Work to be completed:
Copy out each line of the material below with no changes.

-- Start Exercise inputs --

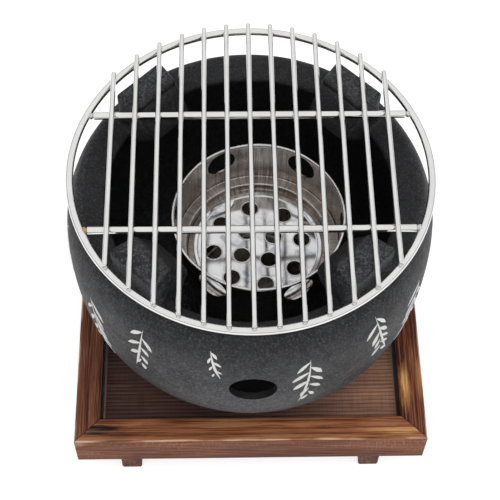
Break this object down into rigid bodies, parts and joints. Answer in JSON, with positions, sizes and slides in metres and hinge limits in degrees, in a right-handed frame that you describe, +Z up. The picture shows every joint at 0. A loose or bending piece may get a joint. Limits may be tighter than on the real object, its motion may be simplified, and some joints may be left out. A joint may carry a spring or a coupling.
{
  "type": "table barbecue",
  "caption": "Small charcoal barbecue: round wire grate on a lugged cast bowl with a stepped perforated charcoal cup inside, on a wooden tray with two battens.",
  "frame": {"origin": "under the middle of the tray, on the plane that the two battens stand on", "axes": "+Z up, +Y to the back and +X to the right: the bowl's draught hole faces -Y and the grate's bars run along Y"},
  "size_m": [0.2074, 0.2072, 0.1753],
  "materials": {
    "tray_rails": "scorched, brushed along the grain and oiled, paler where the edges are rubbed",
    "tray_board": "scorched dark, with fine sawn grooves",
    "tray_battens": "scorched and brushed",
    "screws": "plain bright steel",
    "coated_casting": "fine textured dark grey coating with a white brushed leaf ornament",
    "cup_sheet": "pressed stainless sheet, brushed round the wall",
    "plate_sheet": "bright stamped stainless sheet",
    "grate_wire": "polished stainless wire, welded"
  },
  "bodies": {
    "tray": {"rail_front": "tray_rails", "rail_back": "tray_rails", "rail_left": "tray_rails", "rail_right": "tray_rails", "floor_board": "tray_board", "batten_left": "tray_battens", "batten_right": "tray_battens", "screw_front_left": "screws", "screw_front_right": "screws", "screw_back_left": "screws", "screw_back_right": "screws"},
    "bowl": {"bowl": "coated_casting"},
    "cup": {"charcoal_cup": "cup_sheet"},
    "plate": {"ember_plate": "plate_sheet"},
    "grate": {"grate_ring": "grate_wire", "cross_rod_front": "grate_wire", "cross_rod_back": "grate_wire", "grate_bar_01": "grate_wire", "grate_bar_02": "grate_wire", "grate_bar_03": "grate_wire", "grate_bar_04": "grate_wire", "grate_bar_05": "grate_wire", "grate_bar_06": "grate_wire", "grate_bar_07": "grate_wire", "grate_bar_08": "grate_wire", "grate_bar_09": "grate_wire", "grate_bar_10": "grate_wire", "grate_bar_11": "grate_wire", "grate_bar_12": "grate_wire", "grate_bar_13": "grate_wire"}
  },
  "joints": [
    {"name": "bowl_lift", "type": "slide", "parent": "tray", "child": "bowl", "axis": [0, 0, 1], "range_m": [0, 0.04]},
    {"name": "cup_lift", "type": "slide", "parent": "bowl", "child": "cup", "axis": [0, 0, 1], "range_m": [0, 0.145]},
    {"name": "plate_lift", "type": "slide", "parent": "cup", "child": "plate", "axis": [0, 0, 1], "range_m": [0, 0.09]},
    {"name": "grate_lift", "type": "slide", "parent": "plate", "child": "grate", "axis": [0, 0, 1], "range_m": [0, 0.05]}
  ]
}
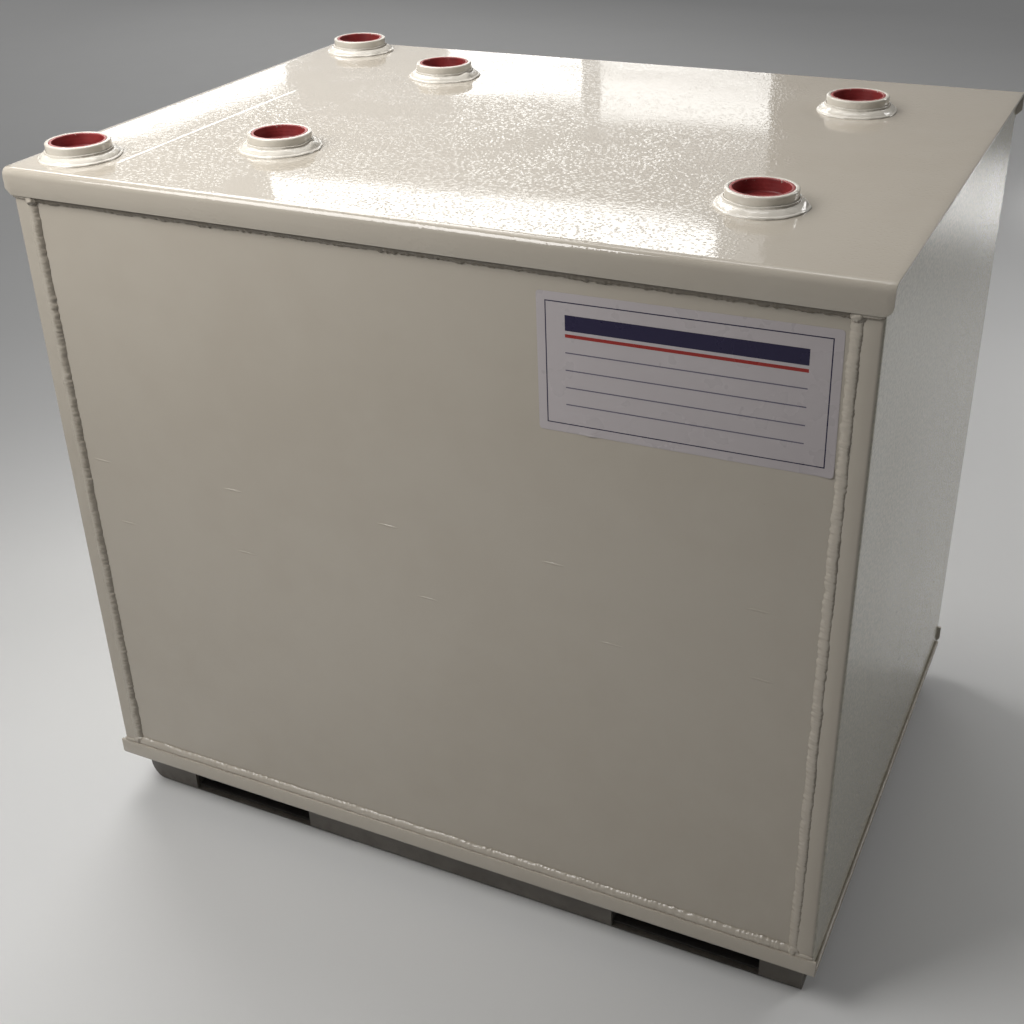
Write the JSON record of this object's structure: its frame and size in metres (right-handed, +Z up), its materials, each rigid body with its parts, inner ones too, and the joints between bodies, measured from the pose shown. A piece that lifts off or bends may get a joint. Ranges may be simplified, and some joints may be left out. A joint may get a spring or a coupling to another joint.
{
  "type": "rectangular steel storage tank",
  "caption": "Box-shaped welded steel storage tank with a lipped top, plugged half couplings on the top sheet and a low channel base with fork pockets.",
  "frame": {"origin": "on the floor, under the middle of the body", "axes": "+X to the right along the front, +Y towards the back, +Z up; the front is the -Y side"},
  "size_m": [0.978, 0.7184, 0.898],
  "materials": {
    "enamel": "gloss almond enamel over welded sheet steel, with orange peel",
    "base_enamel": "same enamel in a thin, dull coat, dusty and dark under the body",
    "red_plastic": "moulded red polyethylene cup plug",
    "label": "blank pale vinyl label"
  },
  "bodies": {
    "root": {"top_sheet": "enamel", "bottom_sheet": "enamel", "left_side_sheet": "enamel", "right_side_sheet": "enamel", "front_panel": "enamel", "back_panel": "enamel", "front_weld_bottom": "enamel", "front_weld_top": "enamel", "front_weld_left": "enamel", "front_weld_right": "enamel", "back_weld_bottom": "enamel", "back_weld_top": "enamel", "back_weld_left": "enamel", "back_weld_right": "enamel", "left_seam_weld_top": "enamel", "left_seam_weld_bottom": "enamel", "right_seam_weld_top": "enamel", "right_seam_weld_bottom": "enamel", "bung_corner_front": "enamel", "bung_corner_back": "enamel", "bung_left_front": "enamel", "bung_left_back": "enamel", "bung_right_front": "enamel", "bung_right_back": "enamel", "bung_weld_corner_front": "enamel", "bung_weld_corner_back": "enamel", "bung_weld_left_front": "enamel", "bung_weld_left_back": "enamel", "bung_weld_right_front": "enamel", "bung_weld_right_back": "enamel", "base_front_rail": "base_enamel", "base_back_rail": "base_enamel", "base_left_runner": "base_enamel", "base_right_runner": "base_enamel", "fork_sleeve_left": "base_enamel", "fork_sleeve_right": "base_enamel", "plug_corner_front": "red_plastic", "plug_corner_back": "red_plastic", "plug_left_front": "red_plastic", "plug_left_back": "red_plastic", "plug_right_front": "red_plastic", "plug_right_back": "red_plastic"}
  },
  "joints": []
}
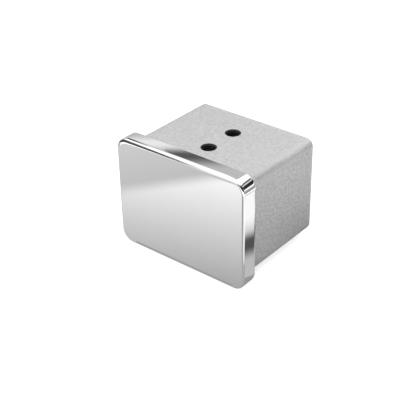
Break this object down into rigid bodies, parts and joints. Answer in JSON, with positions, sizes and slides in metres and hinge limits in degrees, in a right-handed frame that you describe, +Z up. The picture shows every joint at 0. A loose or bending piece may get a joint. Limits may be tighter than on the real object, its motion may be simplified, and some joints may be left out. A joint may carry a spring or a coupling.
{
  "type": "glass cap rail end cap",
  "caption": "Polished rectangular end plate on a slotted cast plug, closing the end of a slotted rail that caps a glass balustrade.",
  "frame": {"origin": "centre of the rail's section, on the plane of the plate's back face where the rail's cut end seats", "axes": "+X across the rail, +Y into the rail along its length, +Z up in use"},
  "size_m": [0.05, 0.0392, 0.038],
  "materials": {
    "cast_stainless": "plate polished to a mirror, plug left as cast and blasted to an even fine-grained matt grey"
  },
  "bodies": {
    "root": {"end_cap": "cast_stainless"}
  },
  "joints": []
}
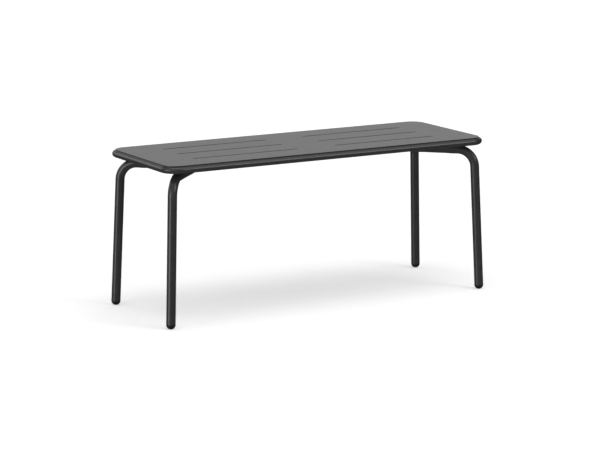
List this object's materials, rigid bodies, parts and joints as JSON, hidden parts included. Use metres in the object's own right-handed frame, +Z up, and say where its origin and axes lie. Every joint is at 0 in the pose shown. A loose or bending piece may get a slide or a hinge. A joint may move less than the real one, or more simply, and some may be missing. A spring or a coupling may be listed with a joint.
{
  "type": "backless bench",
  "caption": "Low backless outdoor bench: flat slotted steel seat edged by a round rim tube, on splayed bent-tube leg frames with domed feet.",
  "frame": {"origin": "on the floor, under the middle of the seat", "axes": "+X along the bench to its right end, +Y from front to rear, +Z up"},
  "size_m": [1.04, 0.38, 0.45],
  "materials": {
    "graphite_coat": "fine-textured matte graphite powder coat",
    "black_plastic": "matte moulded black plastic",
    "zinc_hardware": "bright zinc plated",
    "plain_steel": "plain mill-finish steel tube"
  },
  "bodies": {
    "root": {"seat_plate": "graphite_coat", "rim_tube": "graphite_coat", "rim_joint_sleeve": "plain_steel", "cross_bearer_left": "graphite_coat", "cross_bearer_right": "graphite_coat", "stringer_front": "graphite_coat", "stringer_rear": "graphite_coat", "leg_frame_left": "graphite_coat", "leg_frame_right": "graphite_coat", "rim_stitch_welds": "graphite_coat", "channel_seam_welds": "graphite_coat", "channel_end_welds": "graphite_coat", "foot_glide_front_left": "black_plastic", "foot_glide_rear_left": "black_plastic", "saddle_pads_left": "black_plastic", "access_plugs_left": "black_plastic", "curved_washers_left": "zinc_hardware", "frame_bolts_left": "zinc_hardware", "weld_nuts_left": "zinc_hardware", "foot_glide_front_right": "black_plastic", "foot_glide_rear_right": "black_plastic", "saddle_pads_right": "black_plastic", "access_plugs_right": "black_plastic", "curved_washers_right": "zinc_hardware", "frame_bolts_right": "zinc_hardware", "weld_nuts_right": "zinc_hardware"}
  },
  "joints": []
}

-- End Exercise inputs --

Finished answer:
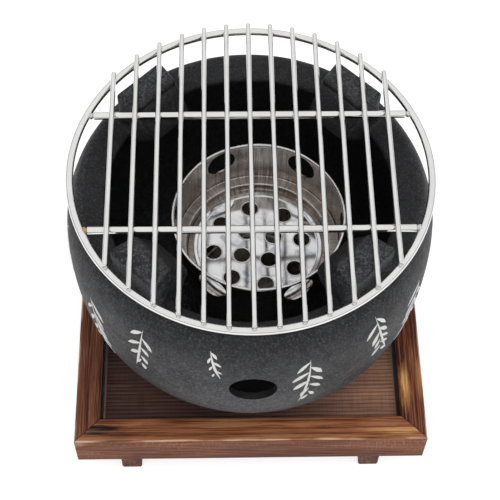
Break this object down into rigid bodies, parts and joints. Answer in JSON, with positions, sizes and slides in metres and hinge limits in degrees, in a right-handed frame that you describe, +Z up. The picture shows every joint at 0. A loose or bending piece may get a joint. Limits may be tighter than on the real object, its motion may be simplified, and some joints may be left out. A joint may carry a spring or a coupling.
{
  "type": "table barbecue",
  "caption": "Small charcoal barbecue: round wire grate on a lugged cast bowl with a stepped perforated charcoal cup inside, on a wooden tray with two battens.",
  "frame": {"origin": "under the middle of the tray, on the plane that the two battens stand on", "axes": "+Z up, +Y to the back and +X to the right: the bowl's draught hole faces -Y and the grate's bars run along Y"},
  "size_m": [0.2074, 0.2072, 0.1753],
  "materials": {
    "tray_rails": "scorched, brushed along the grain and oiled, paler where the edges are rubbed",
    "tray_board": "scorched dark, with fine sawn grooves",
    "tray_battens": "scorched and brushed",
    "screws": "plain bright steel",
    "coated_casting": "fine textured dark grey coating with a white brushed leaf ornament",
    "cup_sheet": "pressed stainless sheet, brushed round the wall",
    "plate_sheet": "bright stamped stainless sheet",
    "grate_wire": "polished stainless wire, welded"
  },
  "bodies": {
    "tray": {"rail_front": "tray_rails", "rail_back": "tray_rails", "rail_left": "tray_rails", "rail_right": "tray_rails", "floor_board": "tray_board", "batten_left": "tray_battens", "batten_right": "tray_battens", "screw_front_left": "screws", "screw_front_right": "screws", "screw_back_left": "screws", "screw_back_right": "screws"},
    "bowl": {"bowl": "coated_casting"},
    "cup": {"charcoal_cup": "cup_sheet"},
    "plate": {"ember_plate": "plate_sheet"},
    "grate": {"grate_ring": "grate_wire", "cross_rod_front": "grate_wire", "cross_rod_back": "grate_wire", "grate_bar_01": "grate_wire", "grate_bar_02": "grate_wire", "grate_bar_03": "grate_wire", "grate_bar_04": "grate_wire", "grate_bar_05": "grate_wire", "grate_bar_06": "grate_wire", "grate_bar_07": "grate_wire", "grate_bar_08": "grate_wire", "grate_bar_09": "grate_wire", "grate_bar_10": "grate_wire", "grate_bar_11": "grate_wire", "grate_bar_12": "grate_wire", "grate_bar_13": "grate_wire"}
  },
  "joints": [
    {"name": "bowl_lift", "type": "slide", "parent": "tray", "child": "bowl", "axis": [0, 0, 1], "range_m": [0, 0.04]},
    {"name": "cup_lift", "type": "slide", "parent": "bowl", "child": "cup", "axis": [0, 0, 1], "range_m": [0, 0.145]},
    {"name": "plate_lift", "type": "slide", "parent": "cup", "child": "plate", "axis": [0, 0, 1], "range_m": [0, 0.09]},
    {"name": "grate_lift", "type": "slide", "parent": "plate", "child": "grate", "axis": [0, 0, 1], "range_m": [0, 0.05]}
  ]
}
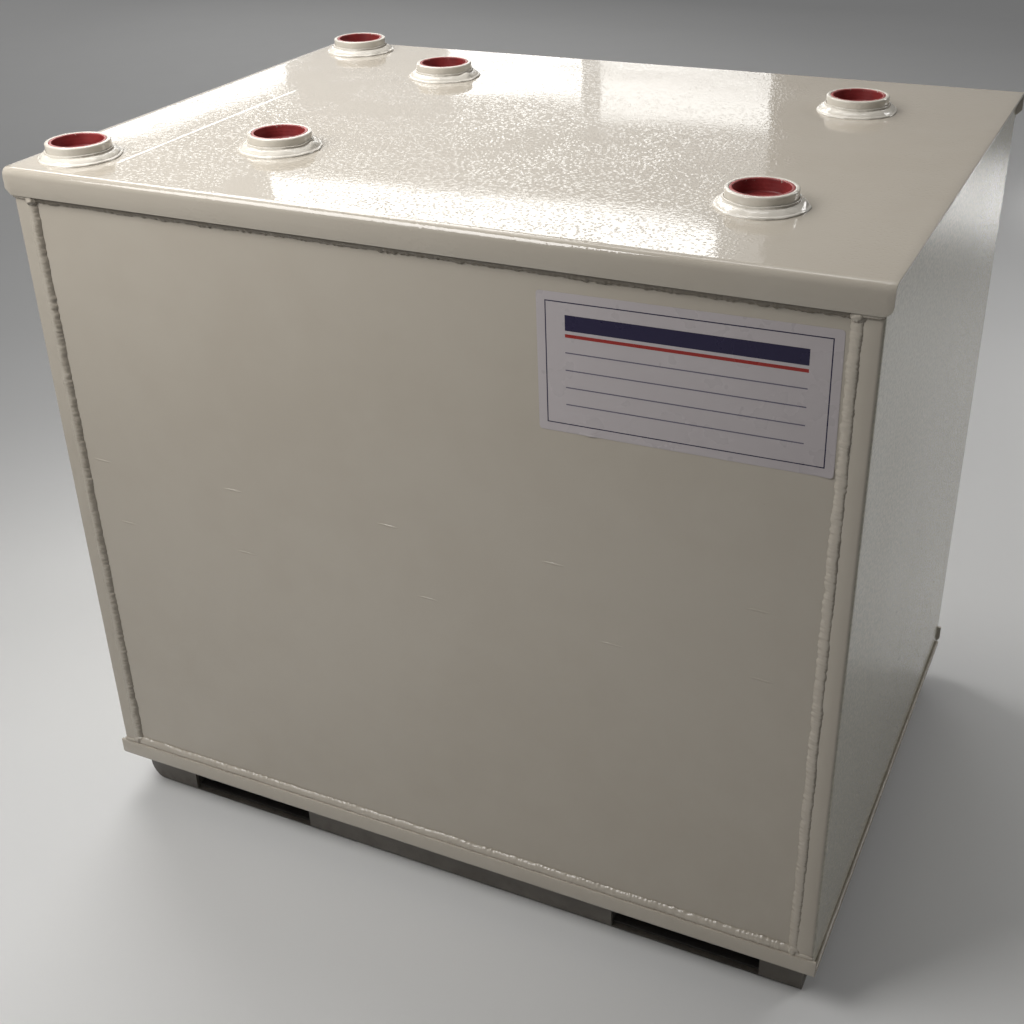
Write the JSON record of this object's structure: its frame and size in metres (right-handed, +Z up), its materials, each rigid body with its parts, inner ones too, and the joints between bodies, measured from the pose shown. A piece that lifts off or bends may get a joint. Ranges may be simplified, and some joints may be left out. A joint may get a spring or a coupling to another joint.
{
  "type": "rectangular steel storage tank",
  "caption": "Box-shaped welded steel storage tank with a lipped top, plugged half couplings on the top sheet and a low channel base with fork pockets.",
  "frame": {"origin": "on the floor, under the middle of the body", "axes": "+X to the right along the front, +Y towards the back, +Z up; the front is the -Y side"},
  "size_m": [0.978, 0.7184, 0.898],
  "materials": {
    "enamel": "gloss almond enamel over welded sheet steel, with orange peel",
    "base_enamel": "same enamel in a thin, dull coat, dusty and dark under the body",
    "red_plastic": "moulded red polyethylene cup plug",
    "label": "blank pale vinyl label"
  },
  "bodies": {
    "root": {"top_sheet": "enamel", "bottom_sheet": "enamel", "left_side_sheet": "enamel", "right_side_sheet": "enamel", "front_panel": "enamel", "back_panel": "enamel", "front_weld_bottom": "enamel", "front_weld_top": "enamel", "front_weld_left": "enamel", "front_weld_right": "enamel", "back_weld_bottom": "enamel", "back_weld_top": "enamel", "back_weld_left": "enamel", "back_weld_right": "enamel", "left_seam_weld_top": "enamel", "left_seam_weld_bottom": "enamel", "right_seam_weld_top": "enamel", "right_seam_weld_bottom": "enamel", "bung_corner_front": "enamel", "bung_corner_back": "enamel", "bung_left_front": "enamel", "bung_left_back": "enamel", "bung_right_front": "enamel", "bung_right_back": "enamel", "bung_weld_corner_front": "enamel", "bung_weld_corner_back": "enamel", "bung_weld_left_front": "enamel", "bung_weld_left_back": "enamel", "bung_weld_right_front": "enamel", "bung_weld_right_back": "enamel", "base_front_rail": "base_enamel", "base_back_rail": "base_enamel", "base_left_runner": "base_enamel", "base_right_runner": "base_enamel", "fork_sleeve_left": "base_enamel", "fork_sleeve_right": "base_enamel", "plug_corner_front": "red_plastic", "plug_corner_back": "red_plastic", "plug_left_front": "red_plastic", "plug_left_back": "red_plastic", "plug_right_front": "red_plastic", "plug_right_back": "red_plastic"}
  },
  "joints": []
}
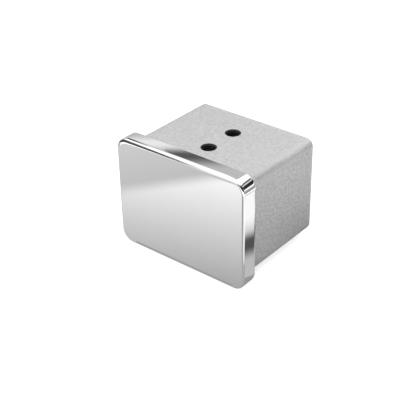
Break this object down into rigid bodies, parts and joints. Answer in JSON, with positions, sizes and slides in metres and hinge limits in degrees, in a right-handed frame that you describe, +Z up. The picture shows every joint at 0. A loose or bending piece may get a joint. Limits may be tighter than on the real object, its motion may be simplified, and some joints may be left out. A joint may carry a spring or a coupling.
{
  "type": "glass cap rail end cap",
  "caption": "Polished rectangular end plate on a slotted cast plug, closing the end of a slotted rail that caps a glass balustrade.",
  "frame": {"origin": "centre of the rail's section, on the plane of the plate's back face where the rail's cut end seats", "axes": "+X across the rail, +Y into the rail along its length, +Z up in use"},
  "size_m": [0.05, 0.0392, 0.038],
  "materials": {
    "cast_stainless": "plate polished to a mirror, plug left as cast and blasted to an even fine-grained matt grey"
  },
  "bodies": {
    "root": {"end_cap": "cast_stainless"}
  },
  "joints": []
}
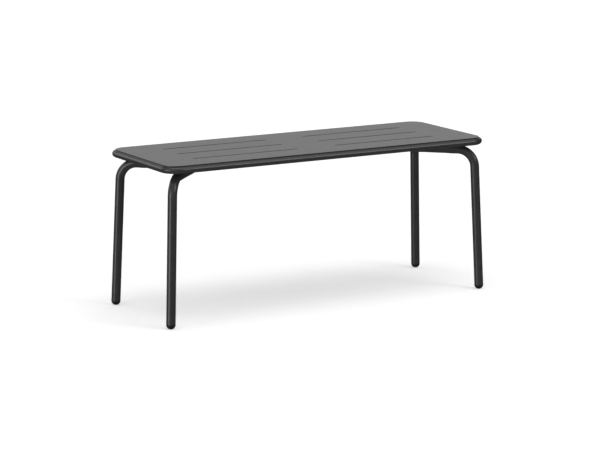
List this object's materials, rigid bodies, parts and joints as JSON, hidden parts included. Use metres in the object's own right-handed frame, +Z up, and say where its origin and axes lie. Every joint is at 0 in the pose shown. A loose or bending piece may get a slide or a hinge. A joint may move less than the real one, or more simply, and some may be missing. A spring or a coupling may be listed with a joint.
{
  "type": "backless bench",
  "caption": "Low backless outdoor bench: flat slotted steel seat edged by a round rim tube, on splayed bent-tube leg frames with domed feet.",
  "frame": {"origin": "on the floor, under the middle of the seat", "axes": "+X along the bench to its right end, +Y from front to rear, +Z up"},
  "size_m": [1.04, 0.38, 0.45],
  "materials": {
    "graphite_coat": "fine-textured matte graphite powder coat",
    "black_plastic": "matte moulded black plastic",
    "zinc_hardware": "bright zinc plated",
    "plain_steel": "plain mill-finish steel tube"
  },
  "bodies": {
    "root": {"seat_plate": "graphite_coat", "rim_tube": "graphite_coat", "rim_joint_sleeve": "plain_steel", "cross_bearer_left": "graphite_coat", "cross_bearer_right": "graphite_coat", "stringer_front": "graphite_coat", "stringer_rear": "graphite_coat", "leg_frame_left": "graphite_coat", "leg_frame_right": "graphite_coat", "rim_stitch_welds": "graphite_coat", "channel_seam_welds": "graphite_coat", "channel_end_welds": "graphite_coat", "foot_glide_front_left": "black_plastic", "foot_glide_rear_left": "black_plastic", "saddle_pads_left": "black_plastic", "access_plugs_left": "black_plastic", "curved_washers_left": "zinc_hardware", "frame_bolts_left": "zinc_hardware", "weld_nuts_left": "zinc_hardware", "foot_glide_front_right": "black_plastic", "foot_glide_rear_right": "black_plastic", "saddle_pads_right": "black_plastic", "access_plugs_right": "black_plastic", "curved_washers_right": "zinc_hardware", "frame_bolts_right": "zinc_hardware", "weld_nuts_right": "zinc_hardware"}
  },
  "joints": []
}